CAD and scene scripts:
[start]
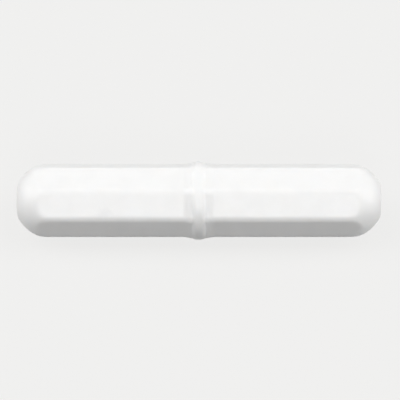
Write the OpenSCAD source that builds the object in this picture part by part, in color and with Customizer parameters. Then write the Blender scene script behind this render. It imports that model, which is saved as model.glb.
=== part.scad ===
// Magnetic stir bar. An eight-sided white jacket with a pivot ring round its middle
// is moulded in one piece over a rod magnet. The bar lies along X, on its ring.

/* [Jacket] */
// Distance across two opposite flats of the body
across_flats = 8; // [7:0.1:12]
// Length over the two end tips
bar_len = 41.3; // [25:0.1:80]
// Radius of the round between neighbouring flats
edge_round = 1.1; // [0.3:0.05:2.5]
// How far the ball shape of the ends stands outside the rounded edges
ball_ease = 0.06; // [0.03:0.01:0.5]
// Depth that is cut off each ball end to leave the flat tip
tip_cut = 0.35; // [0.1:0.05:1]
// Radius of the round between the flat tip and the ball end
tip_round = 1.2; // [0.3:0.1:2]

/* [Pivot ring] */
// Height of the ring above the flats
ring_rise = 0.45; // [0.3:0.05:1.5]
// Width of the straight land round the ring
ring_land_w = 0.5; // [0.2:0.05:3]
// Radius of the round on both shoulders of the ring
shoulder_r = 0.6; // [0.3:0.05:0.9]
// Radius of the hollow where the ring runs out into the flats
root_r = 0.4; // [0.2:0.05:1]

/* [Magnet] */
// Jacket wall over the magnet, measured at the flats
side_wall = 1; // [0.5:0.05:2]
// Jacket wall over each end of the magnet, measured at the tip
end_wall = 2.4; // [1.5:0.1:5]
// Chamfer on both ends of the magnet
magnet_chamfer = 0.4; // [0.1:0.05:0.8]
// Room all round the magnet in its cavity
magnet_fit = 0.05; // [0.02:0.01:0.2]

/* [Hidden] */
$fn = 96;
SIDES = 8;
HALF_STEP = 180 / SIDES;

flat_r = across_flats / 2;
// the rounds between the flats are centred on the corners of a smaller octagon
round_at = (flat_r - edge_round) / cos(HALF_STEP);
corner_r = round_at + edge_round;
flat_w = 2 * (flat_r - edge_round) * tan(HALF_STEP);

ball_r = corner_r + ball_ease;
ball_at = bar_len / 2 - (ball_r - tip_cut);

ring_r = flat_r + ring_rise;
land_at = ring_land_w / 2;
// the shoulder ends the ring outside, and the hollow touches the flats below
shoulder_at = ring_r - shoulder_r;
root_at = flat_r + root_r;
// they touch each other on a low ring, and a tall ring has a straight side between them
tall = shoulder_at > root_at;
side_run = tall
    ? shoulder_r + root_r
    : sqrt(pow(shoulder_r + root_r, 2) - pow(root_at - shoulder_at, 2));
foot_at = land_at + side_run;

magnet_r = flat_r - side_wall - magnet_fit;
magnet_len = bar_len - 2 * (end_wall + magnet_fit);

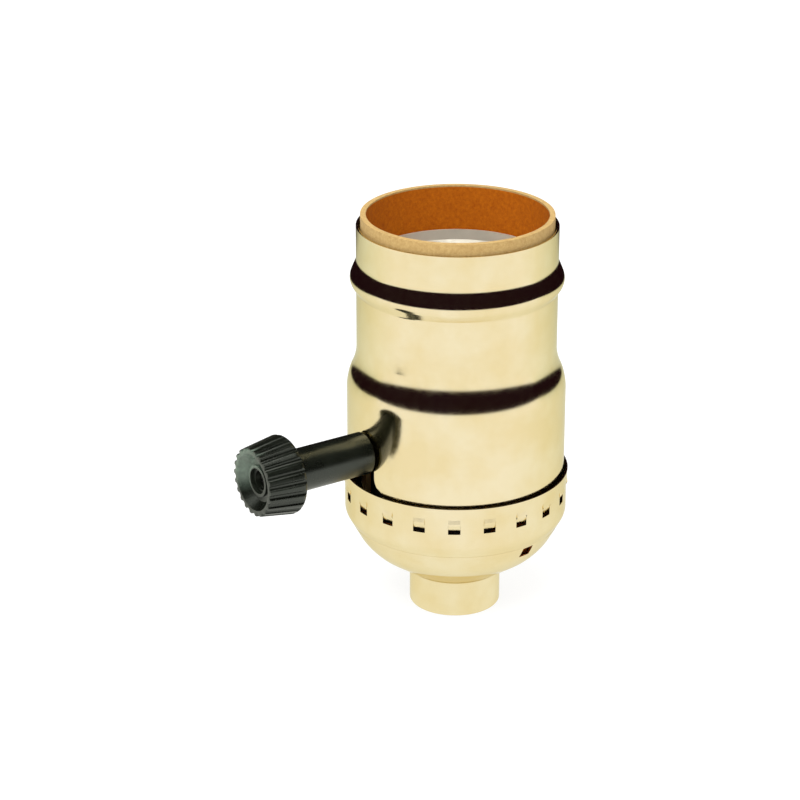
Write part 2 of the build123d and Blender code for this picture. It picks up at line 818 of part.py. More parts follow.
# Knob: a barrel and a tapered head with flutes, a dished face and a boss
barrel_bore_r = shaft_r + knob_bore_gap
recess_r = head_face_r - face_rim
with BuildPart() as knob:
    with BuildSketch(shaft_plane):
        with BuildLine():
            Polyline(
                (barrel_from, barrel_bore_r),
                (barrel_from, barrel_r - barrel_edge),
                (barrel_from + barrel_edge, barrel_r),
                (head_from, barrel_r),
                (head_from, head_back_r - head_edge),
                (head_from + head_edge, head_back_r),
                (head_face, head_face_r),
                (head_face, recess_r),
                (head_face - face_depth, recess_r - face_rim),
                (head_face - face_depth, knob_boss_r + knob_bore_gap),
                (head_face - knob_boss_drop, knob_boss_r),
                (head_face - knob_boss_drop, barrel_bore_r),
                close=True,
            )
        make_face()
    revolve(axis=shaft_axis)
    flute_tilt = Vector(head_length, head_back_r - head_face_r, 0).get_angle(Vector(1, 0, 0))
    flute_middle_r = (head_back_r + head_face_r) / 2 + flute_r - flute_depth
    with Locations(across(0)):
        with PolarLocations(flute_middle_r, flute_count):
            with Locations((0, 0, head_from + head_length / 2)):
                Cylinder(
                    flute_r, 2 * head_length, rotation=(0, -flute_tilt, 0), mode=Mode.SUBTRACT
                )
knob.part.label = "knob"
export_step(knob.part, "parts/knob.step")
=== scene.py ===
"""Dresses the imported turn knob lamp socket: brass, fibre sleeve and knob, their finishes and a stage."""

from math import cos, pi, radians, sin, tan

import bmesh
import bpy
from bpy.props import FloatProperty, FloatVectorProperty, IntProperty, PointerProperty
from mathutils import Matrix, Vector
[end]
Problem requirements – Repeat, exactly as they stand above, the lines from the line with "make_face()" to the line with "from bpy.props import", both lines included.

Written answer –
        make_face()
    revolve(axis=shaft_axis)
    flute_tilt = Vector(head_length, head_back_r - head_face_r, 0).get_angle(Vector(1, 0, 0))
    flute_middle_r = (head_back_r + head_face_r) / 2 + flute_r - flute_depth
    with Locations(across(0)):
        with PolarLocations(flute_middle_r, flute_count):
            with Locations((0, 0, head_from + head_length / 2)):
                Cylinder(
                    flute_r, 2 * head_length, rotation=(0, -flute_tilt, 0), mode=Mode.SUBTRACT
                )
knob.part.label = "knob"
export_step(knob.part, "parts/knob.step")
=== scene.py ===
"""Dresses the imported turn knob lamp socket: brass, fibre sleeve and knob, their finishes and a stage."""

from math import cos, pi, radians, sin, tan

import bmesh
import bpy
from bpy.props import FloatProperty, FloatVectorProperty, IntProperty, PointerProperty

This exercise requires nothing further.